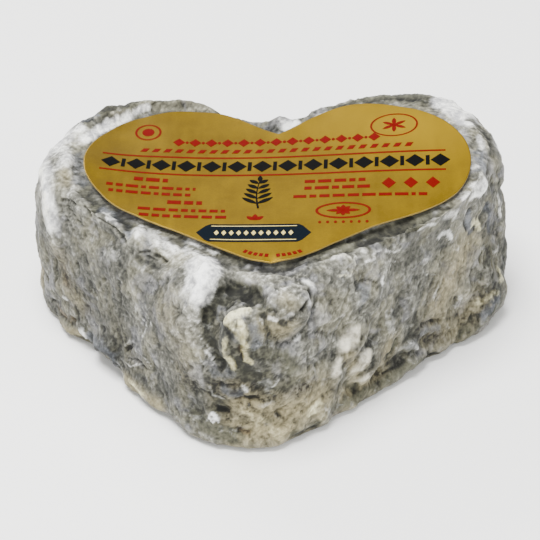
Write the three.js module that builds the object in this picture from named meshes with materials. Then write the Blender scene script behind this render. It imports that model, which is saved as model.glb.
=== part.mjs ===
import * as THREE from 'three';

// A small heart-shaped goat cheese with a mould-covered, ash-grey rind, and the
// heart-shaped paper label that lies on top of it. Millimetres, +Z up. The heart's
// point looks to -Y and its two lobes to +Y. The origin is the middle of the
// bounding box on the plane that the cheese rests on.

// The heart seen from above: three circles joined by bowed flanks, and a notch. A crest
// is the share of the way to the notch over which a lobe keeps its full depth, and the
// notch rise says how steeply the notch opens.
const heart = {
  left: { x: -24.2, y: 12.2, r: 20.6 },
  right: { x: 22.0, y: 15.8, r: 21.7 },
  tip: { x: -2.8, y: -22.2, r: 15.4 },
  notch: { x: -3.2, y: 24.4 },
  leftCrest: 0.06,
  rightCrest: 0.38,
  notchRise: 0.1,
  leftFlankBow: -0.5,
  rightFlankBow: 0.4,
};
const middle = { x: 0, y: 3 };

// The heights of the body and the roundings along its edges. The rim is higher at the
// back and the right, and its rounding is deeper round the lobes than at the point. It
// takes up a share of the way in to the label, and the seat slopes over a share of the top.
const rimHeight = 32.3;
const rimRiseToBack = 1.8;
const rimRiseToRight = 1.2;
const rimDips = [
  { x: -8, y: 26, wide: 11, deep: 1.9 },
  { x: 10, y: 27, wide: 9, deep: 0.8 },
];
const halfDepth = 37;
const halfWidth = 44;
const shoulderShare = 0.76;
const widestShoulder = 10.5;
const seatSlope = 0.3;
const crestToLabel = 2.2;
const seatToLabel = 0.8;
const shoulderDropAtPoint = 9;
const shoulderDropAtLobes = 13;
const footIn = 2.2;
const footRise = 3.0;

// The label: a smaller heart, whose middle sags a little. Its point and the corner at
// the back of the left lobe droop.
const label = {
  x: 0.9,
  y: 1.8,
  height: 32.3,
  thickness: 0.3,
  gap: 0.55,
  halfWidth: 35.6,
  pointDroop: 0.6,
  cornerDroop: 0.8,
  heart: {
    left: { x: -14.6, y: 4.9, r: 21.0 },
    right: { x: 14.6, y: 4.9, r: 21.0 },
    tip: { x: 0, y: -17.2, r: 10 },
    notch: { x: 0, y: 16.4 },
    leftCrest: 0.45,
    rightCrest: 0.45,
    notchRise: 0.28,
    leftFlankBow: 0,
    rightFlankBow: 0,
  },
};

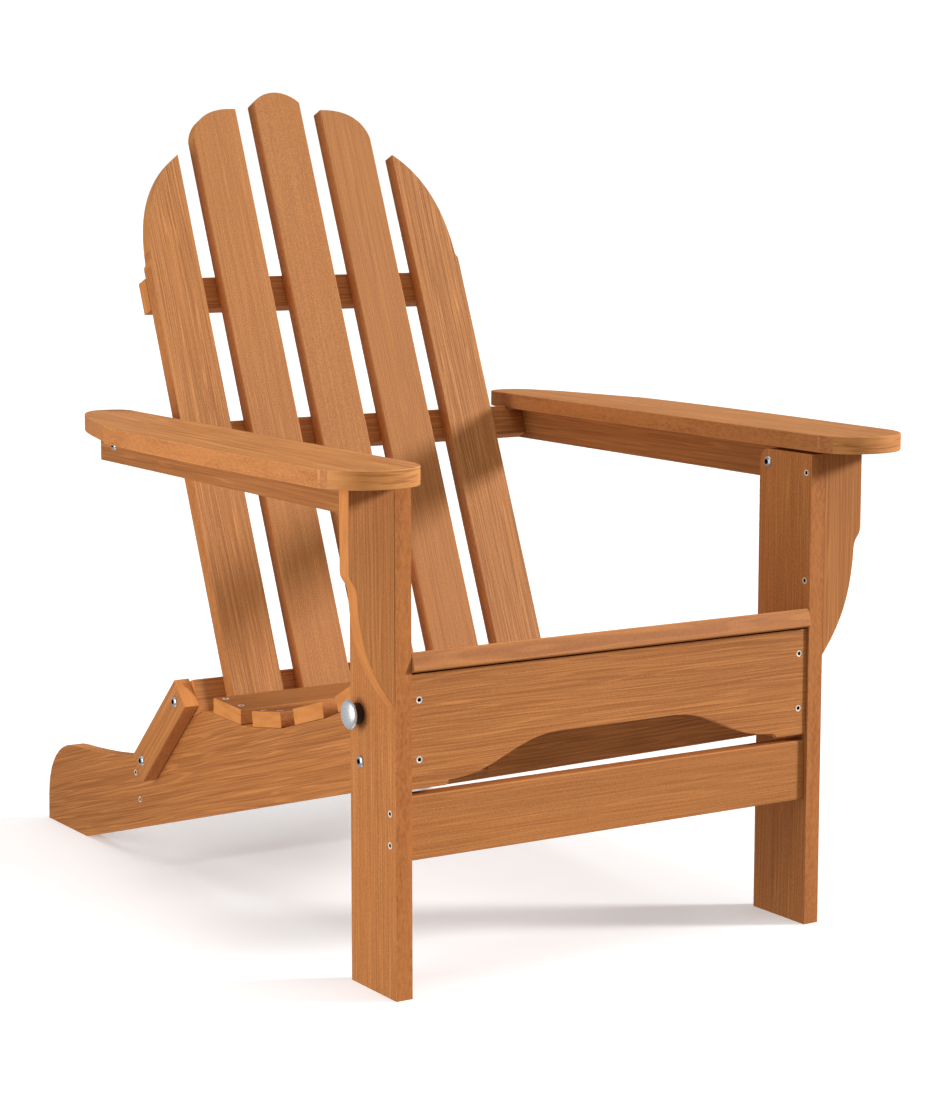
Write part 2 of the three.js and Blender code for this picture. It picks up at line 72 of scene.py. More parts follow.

- - -

» **JOB**:
Print the records above exactly as they appear.

» **RESULT OF THE TASK**:
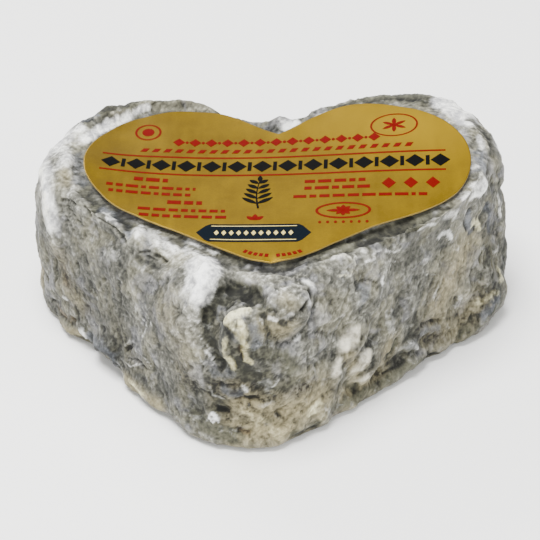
Write the three.js module that builds the object in this picture from named meshes with materials. Then write the Blender scene script behind this render. It imports that model, which is saved as model.glb.
=== part.mjs ===
import * as THREE from 'three';

// A small heart-shaped goat cheese with a mould-covered, ash-grey rind, and the
// heart-shaped paper label that lies on top of it. Millimetres, +Z up. The heart's
// point looks to -Y and its two lobes to +Y. The origin is the middle of the
// bounding box on the plane that the cheese rests on.

// The heart seen from above: three circles joined by bowed flanks, and a notch. A crest
// is the share of the way to the notch over which a lobe keeps its full depth, and the
// notch rise says how steeply the notch opens.
const heart = {
  left: { x: -24.2, y: 12.2, r: 20.6 },
  right: { x: 22.0, y: 15.8, r: 21.7 },
  tip: { x: -2.8, y: -22.2, r: 15.4 },
  notch: { x: -3.2, y: 24.4 },
  leftCrest: 0.06,
  rightCrest: 0.38,
  notchRise: 0.1,
  leftFlankBow: -0.5,
  rightFlankBow: 0.4,
};
const middle = { x: 0, y: 3 };

// The heights of the body and the roundings along its edges. The rim is higher at the
// back and the right, and its rounding is deeper round the lobes than at the point. It
// takes up a share of the way in to the label, and the seat slopes over a share of the top.
const rimHeight = 32.3;
const rimRiseToBack = 1.8;
const rimRiseToRight = 1.2;
const rimDips = [
  { x: -8, y: 26, wide: 11, deep: 1.9 },
  { x: 10, y: 27, wide: 9, deep: 0.8 },
];
const halfDepth = 37;
const halfWidth = 44;
const shoulderShare = 0.76;
const widestShoulder = 10.5;
const seatSlope = 0.3;
const crestToLabel = 2.2;
const seatToLabel = 0.8;
const shoulderDropAtPoint = 9;
const shoulderDropAtLobes = 13;
const footIn = 2.2;
const footRise = 3.0;

// The label: a smaller heart, whose middle sags a little. Its point and the corner at
// the back of the left lobe droop.
const label = {
  x: 0.9,
  y: 1.8,
  height: 32.3,
  thickness: 0.3,
  gap: 0.55,
  halfWidth: 35.6,
  pointDroop: 0.6,
  cornerDroop: 0.8,
  heart: {
    left: { x: -14.6, y: 4.9, r: 21.0 },
    right: { x: 14.6, y: 4.9, r: 21.0 },
    tip: { x: 0, y: -17.2, r: 10 },
    notch: { x: 0, y: 16.4 },
    leftCrest: 0.45,
    rightCrest: 0.45,
    notchRise: 0.28,
    leftFlankBow: 0,
    rightFlankBow: 0,
  },
};

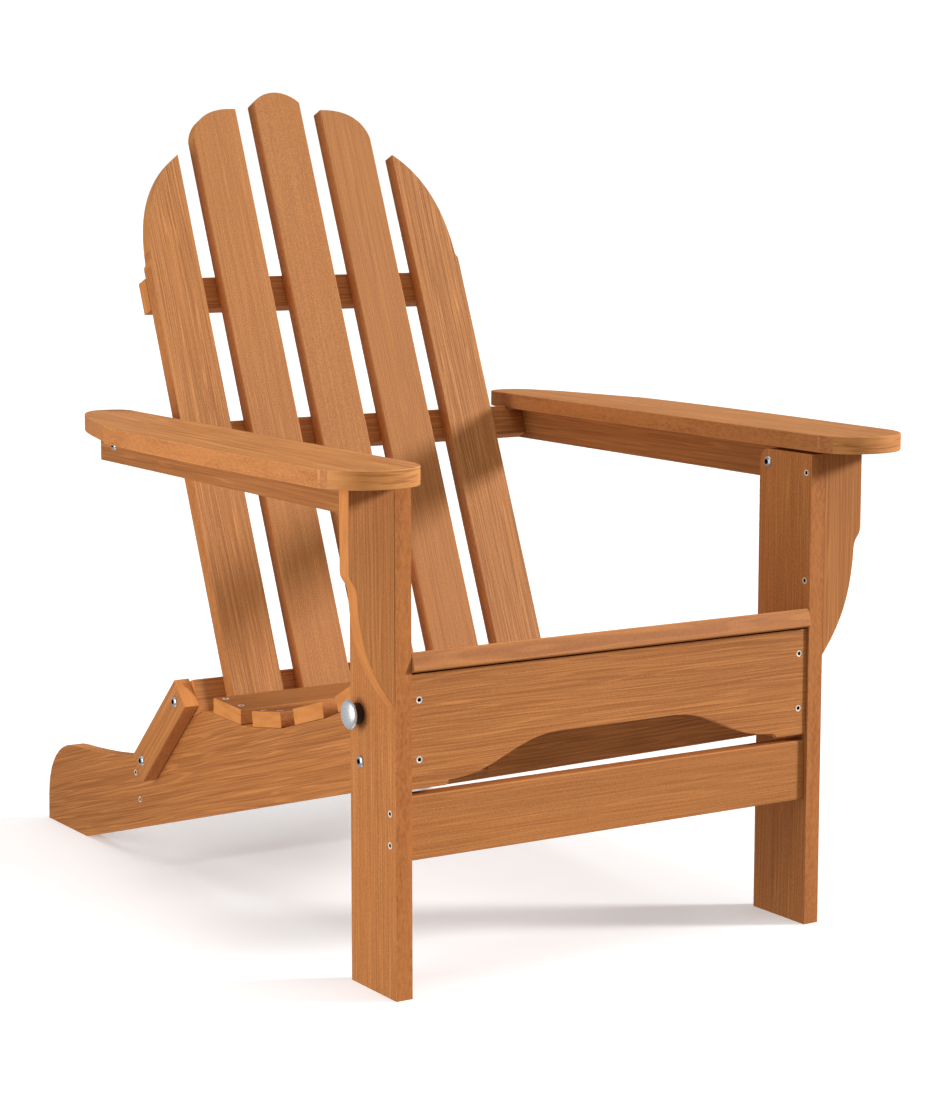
Write part 2 of the three.js and Blender code for this picture. It picks up at line 72 of scene.py. More parts follow.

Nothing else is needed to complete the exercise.